The district court was within its discretion in finding incompetency of counsel because of Mulcahey's pursuit of a sexual relationship with respondent and the improper financial motivations that were found to have compromised his professional obligations to her. His incompetent representation is a proper basis to vacate the stipulation and resulting order for judgment, allowing, under Minn. Stat. ' 518.145, subd. 2(5), vacation of the financial portions of the judgment.



[1] It appears that this finding was based on the affidavits of respondent and attorney Mulcahey. Neither party requested a hearing. See Minn. R. Gen. Pract. 303.03(d) (absent "good cause" shown, motions in family court to be decided without hearing); Straus v. Straus, 254 Minn. 234, 235, 94 N.W.2d 679, 680 (1959) (fact questions presented by affidavit to be resolved by trial court). A complaint filed by respondent against Mulcahey is still pending before the Minnesota Board of Professional Responsibility.

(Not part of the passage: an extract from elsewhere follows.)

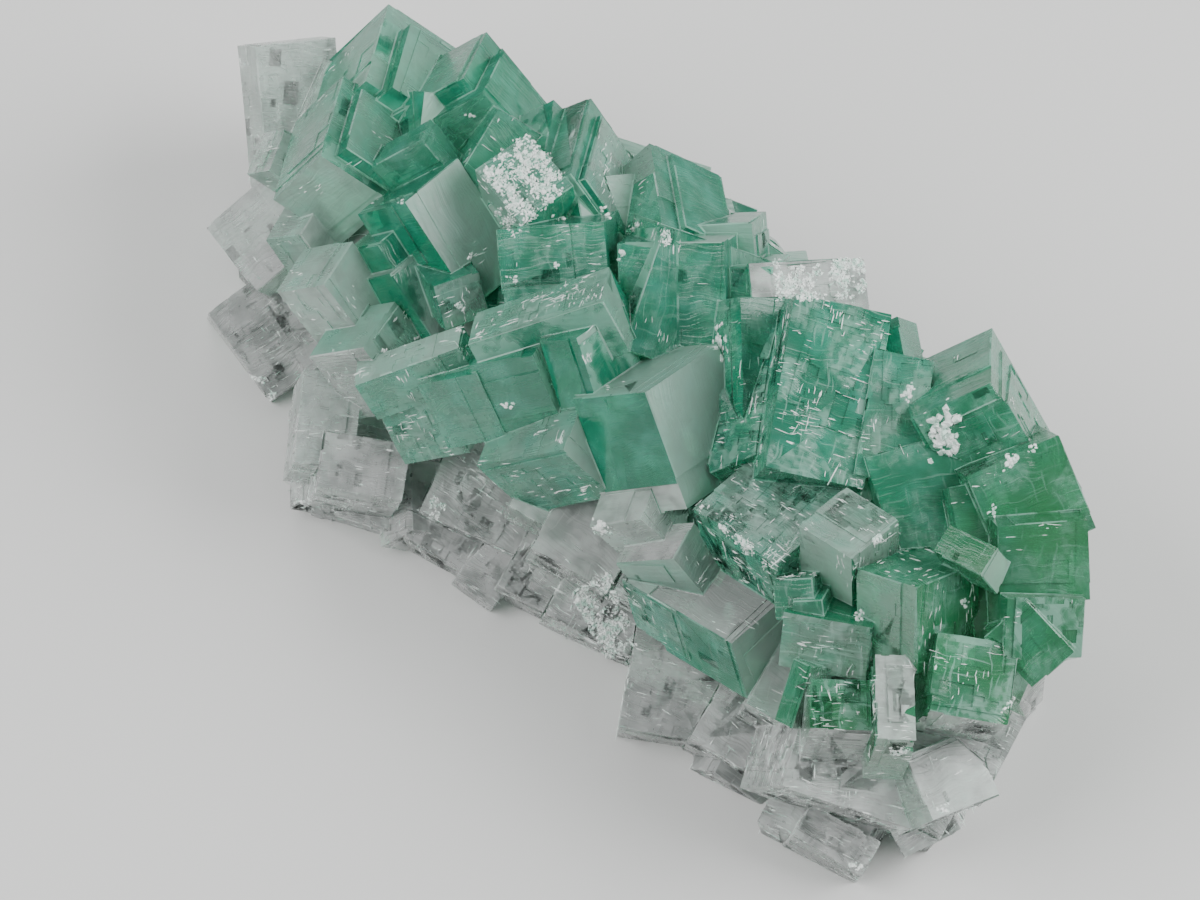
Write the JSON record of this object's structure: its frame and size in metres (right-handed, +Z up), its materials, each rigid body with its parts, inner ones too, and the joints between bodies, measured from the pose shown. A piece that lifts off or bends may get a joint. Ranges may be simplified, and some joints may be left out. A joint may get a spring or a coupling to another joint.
{
  "type": "cubic crystal cluster",
  "caption": "Cluster of intergrown see-through green cubic crystals, long and mound-shaped, clear along one side, cut flat underneath.",
  "frame": {"origin": "middle of the footprint, on the flat underside the cluster rests on", "axes": "+Z up, +X along the length of the cluster toward its deeper green end, -Y toward the clear rim"},
  "size_m": [0.1202, 0.0616, 0.0404],
  "materials": {
    "crystal": "glossy to satin growth faces, green going to clear along one side"
  },
  "bodies": {
    "root": {"crystal_cluster": "crystal"}
  },
  "joints": []
}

[2] Appellant argues that a malpractice action or an ethics proceeding would be more proper forums for respondent's allegations against her attorney. We disagree, for although a malpractice action might be possible, respondent's motion to vacate is plainly authorized by Minn. Stat. ' 518.145, subd. 2(5). Appellant cites Dorso Trailer Sales v. American Body & Trailer, 482 N.W.2d 771, 773 n.2 (Minn. 1992), for the proposition that the Minnesota Board of Professional Responsibility is the only proper tribunal for consideration of attorney misconduct. That may be true as to licensing sanctions, but an ethics investigation cannot provide a remedy to respondent, and Pekarek explicitly requires consideration of the competency of counsel's representation when deciding whether or not to vacate a stipulation. 380 N.W.2d at 163 (citing Tomscak, 352 N.W.2d at 466).